How is a poor diet linked to many kinds of cancer?

Your unhealthy eating habits could increase your risk of cancer as much as drinking alcohol can, new research reports.

The Tufts University study found that poor diets cause about the same number of cancer cases as alcohol consumption does in the United States.

Specific eating habits

The researchers said their modelling study estimated that dietary factors may have accounted for over 80 000 of the new invasive cancer cases reported in 2015, or about 5% of that year's total among US adults.

Alcohol was associated with 4% to 6% of cases, overweight and obesity with 7% to 8% of cases, and physical inactivity with 2% to 3%, the study authors noted.

The study also found that poor diet was linked with 38% of colorectal cancer cases, and with nearly 26% of mouth, pharynx and larynx cancers reported in 2015 in the United States.

In actual numbers, in 2015, poor diet was associated with over 52 200 colorectal cancer cases; over 14 400 mouth, pharynx and larynx cancers; nearly 3 200 uterine cancers; just over 3 000 cases of breast cancer in postmenopausal women; 2 000 kidney cancers; nearly 1 600 stomach cancers; and 1 000 liver cancers.

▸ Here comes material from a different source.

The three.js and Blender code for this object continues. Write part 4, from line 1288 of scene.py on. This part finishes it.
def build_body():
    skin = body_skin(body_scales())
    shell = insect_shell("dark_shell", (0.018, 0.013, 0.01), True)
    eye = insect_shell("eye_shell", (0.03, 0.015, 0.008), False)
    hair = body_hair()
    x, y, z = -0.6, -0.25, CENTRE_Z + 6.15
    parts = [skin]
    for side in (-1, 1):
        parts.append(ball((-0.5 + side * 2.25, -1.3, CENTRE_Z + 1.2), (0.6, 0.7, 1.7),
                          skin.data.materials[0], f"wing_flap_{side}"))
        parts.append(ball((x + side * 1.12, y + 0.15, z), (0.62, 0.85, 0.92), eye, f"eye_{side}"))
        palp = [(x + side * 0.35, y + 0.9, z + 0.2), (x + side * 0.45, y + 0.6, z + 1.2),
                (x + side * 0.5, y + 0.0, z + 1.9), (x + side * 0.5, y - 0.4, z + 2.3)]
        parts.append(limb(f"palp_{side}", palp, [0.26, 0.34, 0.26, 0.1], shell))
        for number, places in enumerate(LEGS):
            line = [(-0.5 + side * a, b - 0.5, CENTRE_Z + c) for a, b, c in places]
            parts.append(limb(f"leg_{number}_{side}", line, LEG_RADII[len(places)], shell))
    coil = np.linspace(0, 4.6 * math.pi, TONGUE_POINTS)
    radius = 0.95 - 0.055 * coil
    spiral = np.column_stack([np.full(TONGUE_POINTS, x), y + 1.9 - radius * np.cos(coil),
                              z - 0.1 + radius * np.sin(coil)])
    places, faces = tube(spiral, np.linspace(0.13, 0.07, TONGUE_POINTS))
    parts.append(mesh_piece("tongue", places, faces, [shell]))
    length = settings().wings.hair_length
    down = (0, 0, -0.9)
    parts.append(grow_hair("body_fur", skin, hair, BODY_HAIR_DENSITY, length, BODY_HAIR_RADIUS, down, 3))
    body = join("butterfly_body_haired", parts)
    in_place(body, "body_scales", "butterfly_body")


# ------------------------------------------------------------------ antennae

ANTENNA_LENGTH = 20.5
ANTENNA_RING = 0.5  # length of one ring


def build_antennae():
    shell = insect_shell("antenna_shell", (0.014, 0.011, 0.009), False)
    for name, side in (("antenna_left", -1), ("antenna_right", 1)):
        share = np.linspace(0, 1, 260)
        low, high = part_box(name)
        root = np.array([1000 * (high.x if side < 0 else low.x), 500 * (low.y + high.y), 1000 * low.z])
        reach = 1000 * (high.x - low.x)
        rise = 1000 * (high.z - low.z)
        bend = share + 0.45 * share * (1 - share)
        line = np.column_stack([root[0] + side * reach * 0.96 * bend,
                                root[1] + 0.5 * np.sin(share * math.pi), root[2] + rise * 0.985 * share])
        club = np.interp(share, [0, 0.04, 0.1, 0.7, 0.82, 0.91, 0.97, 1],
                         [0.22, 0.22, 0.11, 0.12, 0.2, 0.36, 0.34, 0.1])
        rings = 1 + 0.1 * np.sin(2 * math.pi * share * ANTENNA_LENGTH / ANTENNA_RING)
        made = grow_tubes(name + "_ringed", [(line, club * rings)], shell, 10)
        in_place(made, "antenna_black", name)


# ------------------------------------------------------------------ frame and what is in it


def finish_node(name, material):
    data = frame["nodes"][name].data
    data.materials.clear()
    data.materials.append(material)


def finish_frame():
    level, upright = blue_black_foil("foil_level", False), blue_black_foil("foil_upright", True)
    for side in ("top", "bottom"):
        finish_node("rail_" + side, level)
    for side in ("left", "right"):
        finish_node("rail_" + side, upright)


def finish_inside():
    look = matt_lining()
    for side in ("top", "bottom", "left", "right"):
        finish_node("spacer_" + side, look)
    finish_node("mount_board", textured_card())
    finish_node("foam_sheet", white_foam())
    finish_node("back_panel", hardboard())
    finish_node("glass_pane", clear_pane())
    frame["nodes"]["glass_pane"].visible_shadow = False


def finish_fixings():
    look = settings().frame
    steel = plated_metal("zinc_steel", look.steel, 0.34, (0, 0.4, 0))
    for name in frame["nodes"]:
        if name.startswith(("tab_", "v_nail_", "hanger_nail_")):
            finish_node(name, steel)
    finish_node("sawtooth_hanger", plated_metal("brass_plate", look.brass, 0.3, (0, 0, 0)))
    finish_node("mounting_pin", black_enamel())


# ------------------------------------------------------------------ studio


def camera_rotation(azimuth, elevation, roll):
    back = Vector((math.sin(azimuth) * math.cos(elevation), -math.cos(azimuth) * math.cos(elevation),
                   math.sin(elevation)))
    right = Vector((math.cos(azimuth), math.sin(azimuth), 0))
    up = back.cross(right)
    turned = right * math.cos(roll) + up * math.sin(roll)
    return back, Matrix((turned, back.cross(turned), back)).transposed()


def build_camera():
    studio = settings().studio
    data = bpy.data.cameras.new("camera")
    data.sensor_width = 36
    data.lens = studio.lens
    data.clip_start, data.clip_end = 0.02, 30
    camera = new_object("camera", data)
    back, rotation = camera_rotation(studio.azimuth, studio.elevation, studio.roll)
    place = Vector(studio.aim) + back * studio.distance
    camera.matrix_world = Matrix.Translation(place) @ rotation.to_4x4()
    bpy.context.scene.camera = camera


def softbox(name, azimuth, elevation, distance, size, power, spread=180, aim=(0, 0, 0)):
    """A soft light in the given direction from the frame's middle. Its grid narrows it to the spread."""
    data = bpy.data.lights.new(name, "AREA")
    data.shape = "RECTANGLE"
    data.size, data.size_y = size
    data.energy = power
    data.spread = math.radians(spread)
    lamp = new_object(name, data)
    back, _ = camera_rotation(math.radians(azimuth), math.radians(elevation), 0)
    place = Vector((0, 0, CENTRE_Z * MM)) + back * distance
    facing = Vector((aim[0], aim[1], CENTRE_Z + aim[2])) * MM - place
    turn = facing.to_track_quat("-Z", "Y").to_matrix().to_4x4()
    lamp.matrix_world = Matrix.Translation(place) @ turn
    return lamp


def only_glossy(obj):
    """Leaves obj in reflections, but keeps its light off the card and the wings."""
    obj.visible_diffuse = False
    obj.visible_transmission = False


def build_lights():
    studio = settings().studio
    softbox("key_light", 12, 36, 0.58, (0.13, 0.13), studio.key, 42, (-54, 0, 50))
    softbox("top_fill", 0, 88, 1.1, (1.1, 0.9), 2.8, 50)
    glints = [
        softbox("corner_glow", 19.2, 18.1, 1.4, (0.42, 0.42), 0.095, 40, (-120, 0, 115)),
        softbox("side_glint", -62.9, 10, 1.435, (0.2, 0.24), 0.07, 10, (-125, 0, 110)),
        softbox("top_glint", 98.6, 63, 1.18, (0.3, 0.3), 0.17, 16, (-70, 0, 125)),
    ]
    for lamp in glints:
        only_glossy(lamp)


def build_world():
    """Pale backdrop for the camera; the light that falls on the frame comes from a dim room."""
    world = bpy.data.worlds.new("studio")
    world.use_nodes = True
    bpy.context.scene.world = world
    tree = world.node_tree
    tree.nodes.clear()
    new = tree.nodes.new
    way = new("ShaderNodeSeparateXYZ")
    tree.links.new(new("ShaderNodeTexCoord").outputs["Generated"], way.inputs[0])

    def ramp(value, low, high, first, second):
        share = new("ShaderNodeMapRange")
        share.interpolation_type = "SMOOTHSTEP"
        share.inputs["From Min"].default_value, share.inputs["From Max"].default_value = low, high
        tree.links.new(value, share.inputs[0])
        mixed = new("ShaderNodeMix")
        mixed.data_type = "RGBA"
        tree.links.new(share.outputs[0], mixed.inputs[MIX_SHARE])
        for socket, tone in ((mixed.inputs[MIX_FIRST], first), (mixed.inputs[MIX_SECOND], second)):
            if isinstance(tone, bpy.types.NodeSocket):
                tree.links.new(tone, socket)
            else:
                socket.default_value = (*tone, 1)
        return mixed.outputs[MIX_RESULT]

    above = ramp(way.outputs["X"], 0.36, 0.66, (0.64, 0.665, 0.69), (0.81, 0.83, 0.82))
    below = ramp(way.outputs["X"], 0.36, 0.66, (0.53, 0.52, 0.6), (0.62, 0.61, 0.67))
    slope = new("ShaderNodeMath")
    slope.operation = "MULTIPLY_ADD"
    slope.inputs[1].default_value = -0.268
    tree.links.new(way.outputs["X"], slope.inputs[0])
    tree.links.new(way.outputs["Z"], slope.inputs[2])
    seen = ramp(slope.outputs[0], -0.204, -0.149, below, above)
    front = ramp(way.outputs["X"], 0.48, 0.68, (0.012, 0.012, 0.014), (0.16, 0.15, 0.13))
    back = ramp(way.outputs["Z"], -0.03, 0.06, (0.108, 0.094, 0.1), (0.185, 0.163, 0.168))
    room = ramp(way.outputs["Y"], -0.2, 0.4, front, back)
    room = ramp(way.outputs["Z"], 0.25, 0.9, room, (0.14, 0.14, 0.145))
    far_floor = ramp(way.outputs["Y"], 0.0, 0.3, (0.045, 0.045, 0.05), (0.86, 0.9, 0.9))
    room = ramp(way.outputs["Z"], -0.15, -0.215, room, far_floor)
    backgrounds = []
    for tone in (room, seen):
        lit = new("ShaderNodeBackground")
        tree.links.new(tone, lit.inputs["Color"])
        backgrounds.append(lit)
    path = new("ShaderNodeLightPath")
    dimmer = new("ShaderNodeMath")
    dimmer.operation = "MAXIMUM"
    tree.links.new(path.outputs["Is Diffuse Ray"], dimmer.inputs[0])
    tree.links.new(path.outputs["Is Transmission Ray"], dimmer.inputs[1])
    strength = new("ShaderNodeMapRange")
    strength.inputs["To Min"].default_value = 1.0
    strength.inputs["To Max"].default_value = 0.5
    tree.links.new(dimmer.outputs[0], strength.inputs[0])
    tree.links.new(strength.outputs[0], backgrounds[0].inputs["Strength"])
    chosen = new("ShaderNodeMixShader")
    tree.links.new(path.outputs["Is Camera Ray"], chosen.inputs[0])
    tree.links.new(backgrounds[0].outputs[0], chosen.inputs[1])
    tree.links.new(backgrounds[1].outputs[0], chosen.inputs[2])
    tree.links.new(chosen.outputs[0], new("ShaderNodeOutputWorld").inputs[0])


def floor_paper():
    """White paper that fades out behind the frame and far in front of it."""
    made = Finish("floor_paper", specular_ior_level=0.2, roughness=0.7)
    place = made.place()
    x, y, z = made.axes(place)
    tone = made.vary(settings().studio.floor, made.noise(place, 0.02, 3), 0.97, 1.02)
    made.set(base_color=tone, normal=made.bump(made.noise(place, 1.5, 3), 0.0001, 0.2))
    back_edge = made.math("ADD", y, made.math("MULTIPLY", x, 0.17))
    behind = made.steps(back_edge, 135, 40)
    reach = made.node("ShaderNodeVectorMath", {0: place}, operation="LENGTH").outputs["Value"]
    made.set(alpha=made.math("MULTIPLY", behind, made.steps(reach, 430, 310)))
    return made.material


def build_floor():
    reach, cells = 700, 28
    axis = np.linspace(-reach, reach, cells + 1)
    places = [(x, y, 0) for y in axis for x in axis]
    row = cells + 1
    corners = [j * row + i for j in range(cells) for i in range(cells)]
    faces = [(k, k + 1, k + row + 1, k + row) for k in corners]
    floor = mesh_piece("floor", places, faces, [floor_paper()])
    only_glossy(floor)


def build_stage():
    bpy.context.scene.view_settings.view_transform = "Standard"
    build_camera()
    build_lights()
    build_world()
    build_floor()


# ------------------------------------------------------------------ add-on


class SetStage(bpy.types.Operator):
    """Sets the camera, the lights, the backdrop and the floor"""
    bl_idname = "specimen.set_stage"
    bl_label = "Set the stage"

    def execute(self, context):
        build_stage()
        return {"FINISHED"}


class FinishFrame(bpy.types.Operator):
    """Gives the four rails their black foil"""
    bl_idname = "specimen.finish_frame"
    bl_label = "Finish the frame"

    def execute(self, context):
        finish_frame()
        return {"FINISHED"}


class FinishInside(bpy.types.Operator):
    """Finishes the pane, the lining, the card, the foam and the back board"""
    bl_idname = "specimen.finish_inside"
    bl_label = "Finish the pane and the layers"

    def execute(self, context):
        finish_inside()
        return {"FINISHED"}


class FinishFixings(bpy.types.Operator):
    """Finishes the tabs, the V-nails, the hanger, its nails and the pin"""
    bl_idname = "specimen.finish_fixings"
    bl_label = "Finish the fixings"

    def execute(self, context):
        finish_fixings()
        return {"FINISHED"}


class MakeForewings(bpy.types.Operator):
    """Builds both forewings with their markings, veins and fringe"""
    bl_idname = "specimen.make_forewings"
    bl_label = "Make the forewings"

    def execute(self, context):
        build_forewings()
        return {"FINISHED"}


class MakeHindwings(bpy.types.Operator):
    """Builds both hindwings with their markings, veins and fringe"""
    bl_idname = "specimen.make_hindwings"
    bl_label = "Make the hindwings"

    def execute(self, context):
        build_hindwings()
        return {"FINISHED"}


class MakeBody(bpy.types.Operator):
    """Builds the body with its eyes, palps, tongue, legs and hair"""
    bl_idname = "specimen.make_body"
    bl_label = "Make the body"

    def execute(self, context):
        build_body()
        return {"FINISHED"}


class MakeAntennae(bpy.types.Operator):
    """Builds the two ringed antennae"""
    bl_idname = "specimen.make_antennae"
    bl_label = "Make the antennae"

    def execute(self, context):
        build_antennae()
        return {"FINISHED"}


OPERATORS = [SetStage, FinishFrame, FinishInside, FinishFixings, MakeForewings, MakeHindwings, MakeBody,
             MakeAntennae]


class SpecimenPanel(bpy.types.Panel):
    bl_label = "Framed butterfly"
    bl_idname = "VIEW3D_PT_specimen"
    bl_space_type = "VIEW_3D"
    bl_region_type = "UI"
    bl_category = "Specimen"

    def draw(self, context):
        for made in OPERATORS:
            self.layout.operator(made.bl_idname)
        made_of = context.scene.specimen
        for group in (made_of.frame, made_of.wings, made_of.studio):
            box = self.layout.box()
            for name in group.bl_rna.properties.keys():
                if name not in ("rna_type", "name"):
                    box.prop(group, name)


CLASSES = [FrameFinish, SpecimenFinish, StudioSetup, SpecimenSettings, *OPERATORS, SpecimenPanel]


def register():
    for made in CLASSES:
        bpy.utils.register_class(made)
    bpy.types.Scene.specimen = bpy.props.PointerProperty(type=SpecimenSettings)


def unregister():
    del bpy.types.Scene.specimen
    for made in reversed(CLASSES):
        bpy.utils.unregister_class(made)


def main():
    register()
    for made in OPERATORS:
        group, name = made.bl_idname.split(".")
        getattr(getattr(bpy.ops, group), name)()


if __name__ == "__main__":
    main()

The investigators also looked at specific eating habits linked with cancer risk.

Improving food intake

Low intake of whole grains was associated with the largest number and proportion of diet-related cancer cases, followed by low levels of dairy products, eating lots of processed meat or red meat, low vegetable and fruit consumption and drinking high amounts of sugar-sweetened beverages.

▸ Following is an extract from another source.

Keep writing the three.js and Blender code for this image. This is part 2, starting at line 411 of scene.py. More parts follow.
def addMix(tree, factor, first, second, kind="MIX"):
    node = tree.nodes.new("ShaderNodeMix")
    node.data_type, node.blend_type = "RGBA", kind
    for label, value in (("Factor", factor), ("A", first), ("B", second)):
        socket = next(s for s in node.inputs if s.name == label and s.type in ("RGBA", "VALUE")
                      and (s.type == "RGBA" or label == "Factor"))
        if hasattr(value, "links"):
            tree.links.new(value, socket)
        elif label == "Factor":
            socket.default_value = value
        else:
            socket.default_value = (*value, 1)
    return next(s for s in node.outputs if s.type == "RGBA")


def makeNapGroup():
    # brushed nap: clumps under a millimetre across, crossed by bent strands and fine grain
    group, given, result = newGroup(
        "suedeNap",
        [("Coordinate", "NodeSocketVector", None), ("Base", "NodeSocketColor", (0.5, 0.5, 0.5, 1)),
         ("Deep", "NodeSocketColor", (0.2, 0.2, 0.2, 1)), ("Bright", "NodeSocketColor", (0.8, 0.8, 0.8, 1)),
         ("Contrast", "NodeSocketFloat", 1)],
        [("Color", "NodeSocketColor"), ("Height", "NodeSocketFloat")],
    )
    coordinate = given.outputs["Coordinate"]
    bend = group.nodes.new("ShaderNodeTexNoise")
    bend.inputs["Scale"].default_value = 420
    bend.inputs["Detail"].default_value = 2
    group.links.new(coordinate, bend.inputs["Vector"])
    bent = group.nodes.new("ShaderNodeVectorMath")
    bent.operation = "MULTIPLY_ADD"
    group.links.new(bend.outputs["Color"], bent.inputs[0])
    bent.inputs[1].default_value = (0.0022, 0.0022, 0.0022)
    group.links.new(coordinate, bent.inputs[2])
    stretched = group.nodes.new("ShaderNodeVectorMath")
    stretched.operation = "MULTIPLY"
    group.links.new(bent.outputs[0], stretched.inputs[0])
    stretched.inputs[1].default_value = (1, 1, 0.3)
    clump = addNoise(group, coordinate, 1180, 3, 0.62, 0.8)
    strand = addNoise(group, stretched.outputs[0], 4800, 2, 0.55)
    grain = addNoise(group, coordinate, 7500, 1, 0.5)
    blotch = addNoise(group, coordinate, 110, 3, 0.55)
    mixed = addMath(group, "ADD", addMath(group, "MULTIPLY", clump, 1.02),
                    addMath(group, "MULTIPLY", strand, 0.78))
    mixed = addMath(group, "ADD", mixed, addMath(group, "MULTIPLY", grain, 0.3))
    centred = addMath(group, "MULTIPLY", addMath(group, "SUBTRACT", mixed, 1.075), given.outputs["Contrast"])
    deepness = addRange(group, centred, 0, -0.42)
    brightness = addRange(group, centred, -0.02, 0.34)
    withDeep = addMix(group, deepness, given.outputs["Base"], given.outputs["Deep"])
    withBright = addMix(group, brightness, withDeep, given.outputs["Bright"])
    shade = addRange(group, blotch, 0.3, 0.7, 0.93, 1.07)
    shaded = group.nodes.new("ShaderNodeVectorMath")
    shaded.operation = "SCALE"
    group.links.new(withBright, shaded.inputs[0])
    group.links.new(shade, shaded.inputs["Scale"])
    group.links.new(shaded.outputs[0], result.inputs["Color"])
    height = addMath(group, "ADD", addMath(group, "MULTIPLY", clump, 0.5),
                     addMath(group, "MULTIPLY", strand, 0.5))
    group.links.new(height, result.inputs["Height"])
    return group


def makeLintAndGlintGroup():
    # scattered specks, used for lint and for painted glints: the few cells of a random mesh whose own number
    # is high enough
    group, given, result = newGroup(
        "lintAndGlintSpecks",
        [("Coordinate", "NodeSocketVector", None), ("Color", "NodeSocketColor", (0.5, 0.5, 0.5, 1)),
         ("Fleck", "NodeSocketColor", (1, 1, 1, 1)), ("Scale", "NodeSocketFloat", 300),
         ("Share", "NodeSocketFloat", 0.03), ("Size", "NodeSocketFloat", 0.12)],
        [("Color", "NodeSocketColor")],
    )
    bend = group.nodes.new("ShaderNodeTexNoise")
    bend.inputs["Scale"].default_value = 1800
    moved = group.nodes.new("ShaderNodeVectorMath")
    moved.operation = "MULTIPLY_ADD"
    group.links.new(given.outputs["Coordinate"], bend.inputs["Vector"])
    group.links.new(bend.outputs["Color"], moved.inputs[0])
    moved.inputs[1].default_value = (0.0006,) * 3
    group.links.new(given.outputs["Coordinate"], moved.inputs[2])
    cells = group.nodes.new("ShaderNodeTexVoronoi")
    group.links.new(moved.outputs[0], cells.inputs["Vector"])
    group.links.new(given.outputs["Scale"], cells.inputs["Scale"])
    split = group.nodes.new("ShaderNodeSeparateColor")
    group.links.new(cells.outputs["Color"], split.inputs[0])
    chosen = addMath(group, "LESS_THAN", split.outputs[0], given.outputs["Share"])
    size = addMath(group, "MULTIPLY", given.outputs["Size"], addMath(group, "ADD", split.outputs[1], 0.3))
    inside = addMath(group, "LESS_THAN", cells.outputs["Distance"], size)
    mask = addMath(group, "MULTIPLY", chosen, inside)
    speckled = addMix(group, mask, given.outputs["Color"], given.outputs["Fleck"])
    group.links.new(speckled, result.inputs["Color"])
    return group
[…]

Obesity played a role in about 16% of diet-associated cancer cases, the findings showed.

Men, middle-aged adults (aged 45 to 64), and black and Hispanic people had the highest rates of diet-associated cancers, compared with other age, gender, or racial/ethnic groups, according to the report.

The study was published in the journal JNCI Cancer Spectrum.

"Our findings underscore the opportunity to reduce cancer burden and disparities in the United States by improving food intake," corresponding author Fang Fang Zhang, a cancer and nutrition researcher at Tuft's School of Nutrition Science and Policy, said in a university news release.